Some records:
* BEGIN *

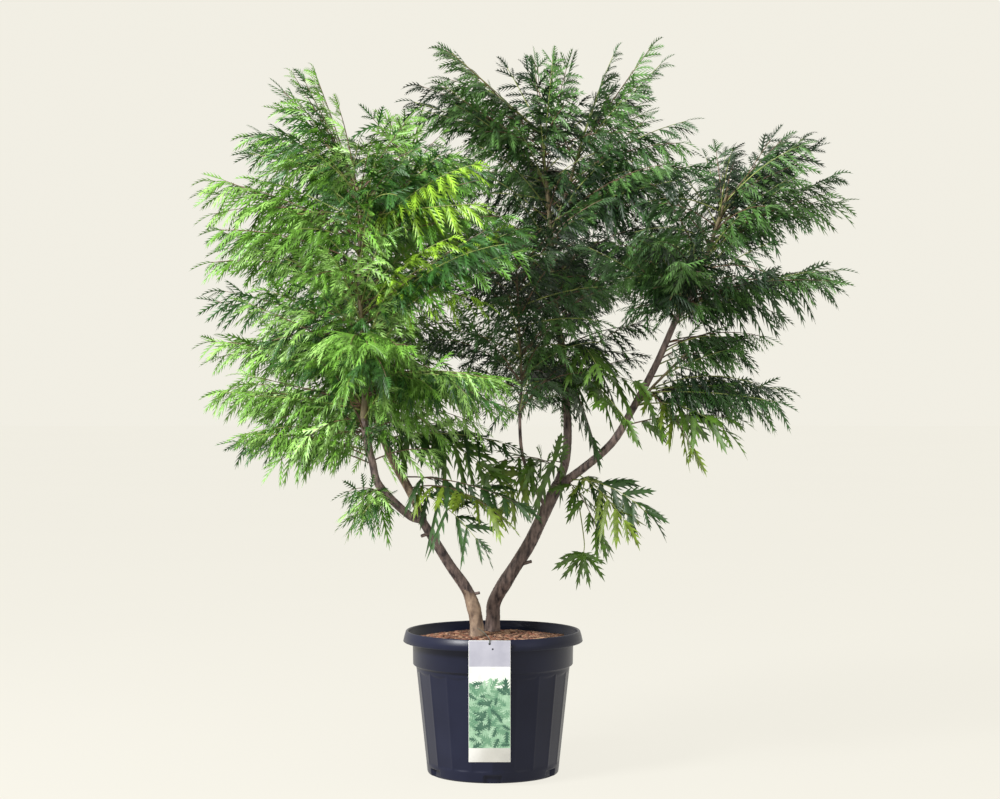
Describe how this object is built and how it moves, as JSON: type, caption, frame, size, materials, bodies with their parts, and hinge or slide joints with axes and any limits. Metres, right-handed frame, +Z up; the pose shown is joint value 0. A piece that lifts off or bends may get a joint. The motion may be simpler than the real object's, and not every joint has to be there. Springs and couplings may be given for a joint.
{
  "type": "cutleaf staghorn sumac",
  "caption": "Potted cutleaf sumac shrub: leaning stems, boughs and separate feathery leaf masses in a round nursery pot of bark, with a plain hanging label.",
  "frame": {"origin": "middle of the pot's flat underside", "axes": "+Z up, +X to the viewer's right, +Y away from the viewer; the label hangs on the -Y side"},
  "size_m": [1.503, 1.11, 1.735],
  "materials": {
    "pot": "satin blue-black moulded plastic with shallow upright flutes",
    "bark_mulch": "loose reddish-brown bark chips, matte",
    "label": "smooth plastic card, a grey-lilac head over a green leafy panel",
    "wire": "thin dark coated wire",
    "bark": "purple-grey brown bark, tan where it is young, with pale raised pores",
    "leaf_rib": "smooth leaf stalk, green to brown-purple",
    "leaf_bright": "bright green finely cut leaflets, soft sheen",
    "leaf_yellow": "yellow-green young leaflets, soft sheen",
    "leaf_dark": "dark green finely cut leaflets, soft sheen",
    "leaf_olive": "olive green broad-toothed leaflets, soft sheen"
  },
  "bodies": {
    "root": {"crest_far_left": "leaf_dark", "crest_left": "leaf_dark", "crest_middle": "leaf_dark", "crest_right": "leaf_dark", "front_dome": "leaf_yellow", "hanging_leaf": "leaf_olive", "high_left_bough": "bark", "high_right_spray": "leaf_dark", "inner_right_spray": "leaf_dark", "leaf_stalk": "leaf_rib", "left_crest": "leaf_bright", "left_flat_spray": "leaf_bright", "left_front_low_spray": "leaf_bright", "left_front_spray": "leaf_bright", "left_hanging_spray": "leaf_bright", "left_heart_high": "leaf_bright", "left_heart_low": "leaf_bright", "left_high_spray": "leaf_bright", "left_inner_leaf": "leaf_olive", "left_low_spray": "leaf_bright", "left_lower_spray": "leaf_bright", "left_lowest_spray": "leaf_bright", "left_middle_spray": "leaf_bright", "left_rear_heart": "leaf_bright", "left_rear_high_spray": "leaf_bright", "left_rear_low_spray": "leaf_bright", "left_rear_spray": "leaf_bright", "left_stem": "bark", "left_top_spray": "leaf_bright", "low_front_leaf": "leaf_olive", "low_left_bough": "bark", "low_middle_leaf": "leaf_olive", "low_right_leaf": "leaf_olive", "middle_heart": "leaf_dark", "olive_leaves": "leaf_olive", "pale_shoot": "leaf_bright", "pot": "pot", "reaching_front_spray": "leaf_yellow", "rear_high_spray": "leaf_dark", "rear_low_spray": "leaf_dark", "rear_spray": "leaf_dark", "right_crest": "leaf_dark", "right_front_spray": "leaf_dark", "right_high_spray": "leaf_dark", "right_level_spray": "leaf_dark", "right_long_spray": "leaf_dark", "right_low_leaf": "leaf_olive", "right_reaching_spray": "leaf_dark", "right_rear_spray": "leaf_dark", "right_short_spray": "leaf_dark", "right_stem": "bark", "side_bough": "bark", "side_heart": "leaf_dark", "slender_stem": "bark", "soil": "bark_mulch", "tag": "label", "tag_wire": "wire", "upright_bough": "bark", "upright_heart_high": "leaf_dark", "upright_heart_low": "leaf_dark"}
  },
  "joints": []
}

* END *
* BEGIN *

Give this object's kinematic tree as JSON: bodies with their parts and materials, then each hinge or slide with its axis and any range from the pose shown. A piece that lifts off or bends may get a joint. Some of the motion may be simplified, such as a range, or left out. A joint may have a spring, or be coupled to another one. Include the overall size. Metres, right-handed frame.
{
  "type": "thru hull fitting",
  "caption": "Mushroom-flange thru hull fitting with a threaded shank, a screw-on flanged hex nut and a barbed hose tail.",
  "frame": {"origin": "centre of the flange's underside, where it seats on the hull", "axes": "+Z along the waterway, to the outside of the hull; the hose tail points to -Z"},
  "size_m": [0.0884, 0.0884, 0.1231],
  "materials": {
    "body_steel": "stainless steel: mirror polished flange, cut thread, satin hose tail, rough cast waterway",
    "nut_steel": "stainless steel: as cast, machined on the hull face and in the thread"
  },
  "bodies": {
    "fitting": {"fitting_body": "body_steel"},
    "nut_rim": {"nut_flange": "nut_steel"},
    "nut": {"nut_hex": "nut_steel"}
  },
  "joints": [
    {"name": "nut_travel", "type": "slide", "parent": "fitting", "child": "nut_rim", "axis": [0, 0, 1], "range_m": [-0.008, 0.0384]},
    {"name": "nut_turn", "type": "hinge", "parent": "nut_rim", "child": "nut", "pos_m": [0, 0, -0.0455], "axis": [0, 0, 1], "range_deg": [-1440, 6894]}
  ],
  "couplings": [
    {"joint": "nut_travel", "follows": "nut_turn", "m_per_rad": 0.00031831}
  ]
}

* END *
* BEGIN *

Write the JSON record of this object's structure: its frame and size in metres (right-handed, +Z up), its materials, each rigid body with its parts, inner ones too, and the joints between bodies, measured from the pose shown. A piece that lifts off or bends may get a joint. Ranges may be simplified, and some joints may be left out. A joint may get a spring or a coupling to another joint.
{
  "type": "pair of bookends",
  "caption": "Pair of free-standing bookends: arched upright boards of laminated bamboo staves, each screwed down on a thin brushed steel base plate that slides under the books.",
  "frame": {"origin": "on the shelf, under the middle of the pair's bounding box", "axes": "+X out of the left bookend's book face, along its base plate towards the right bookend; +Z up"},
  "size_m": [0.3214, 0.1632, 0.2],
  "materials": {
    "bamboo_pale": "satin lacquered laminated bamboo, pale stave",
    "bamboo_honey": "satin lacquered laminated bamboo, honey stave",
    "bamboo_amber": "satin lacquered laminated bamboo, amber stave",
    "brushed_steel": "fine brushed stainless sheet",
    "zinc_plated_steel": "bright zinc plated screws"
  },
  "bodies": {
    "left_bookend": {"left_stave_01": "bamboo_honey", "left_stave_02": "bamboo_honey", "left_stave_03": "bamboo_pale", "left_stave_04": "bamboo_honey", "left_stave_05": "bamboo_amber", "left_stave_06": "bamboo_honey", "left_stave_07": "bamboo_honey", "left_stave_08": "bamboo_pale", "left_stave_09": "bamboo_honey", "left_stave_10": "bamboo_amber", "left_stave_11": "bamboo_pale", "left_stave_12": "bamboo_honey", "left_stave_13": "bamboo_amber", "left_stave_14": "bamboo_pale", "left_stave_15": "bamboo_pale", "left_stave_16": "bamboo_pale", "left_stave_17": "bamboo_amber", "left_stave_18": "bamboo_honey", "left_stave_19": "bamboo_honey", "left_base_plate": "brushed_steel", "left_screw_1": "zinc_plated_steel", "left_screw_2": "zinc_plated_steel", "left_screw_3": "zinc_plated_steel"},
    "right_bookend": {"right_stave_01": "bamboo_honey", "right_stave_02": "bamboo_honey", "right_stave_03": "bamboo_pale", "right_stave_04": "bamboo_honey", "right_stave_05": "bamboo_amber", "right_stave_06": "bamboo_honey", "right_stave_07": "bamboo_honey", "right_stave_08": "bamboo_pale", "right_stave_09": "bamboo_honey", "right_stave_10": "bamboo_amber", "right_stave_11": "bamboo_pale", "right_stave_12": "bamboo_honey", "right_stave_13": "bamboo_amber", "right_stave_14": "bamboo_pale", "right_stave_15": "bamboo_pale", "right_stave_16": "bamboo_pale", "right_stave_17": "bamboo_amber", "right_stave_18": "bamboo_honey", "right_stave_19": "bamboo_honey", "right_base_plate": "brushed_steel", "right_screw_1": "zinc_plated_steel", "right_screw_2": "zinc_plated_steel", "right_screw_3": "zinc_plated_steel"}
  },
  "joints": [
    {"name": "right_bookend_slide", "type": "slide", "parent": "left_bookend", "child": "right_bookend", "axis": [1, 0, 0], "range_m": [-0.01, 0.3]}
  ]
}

* END *

- Aim of the task
Filter the entries above down to the lines containing the word "their".

- Solution
Describe how this object is built and how it moves, as JSON: type, caption, frame, size, materials, bodies with their parts, and hinge or slide joints with axes and any limits. Metres, right-handed frame, +Z up; the pose shown is joint value 0. A piece that lifts off or bends may get a joint. The motion may be simpler than the real object's, and not every joint has to be there. Springs and couplings may be given for a joint.
Give this object's kinematic tree as JSON: bodies with their parts and materials, then each hinge or slide with its axis and any range from the pose shown. A piece that lifts off or bends may get a joint. Some of the motion may be simplified, such as a range, or left out. A joint may have a spring, or be coupled to another one. Include the overall size. Metres, right-handed frame.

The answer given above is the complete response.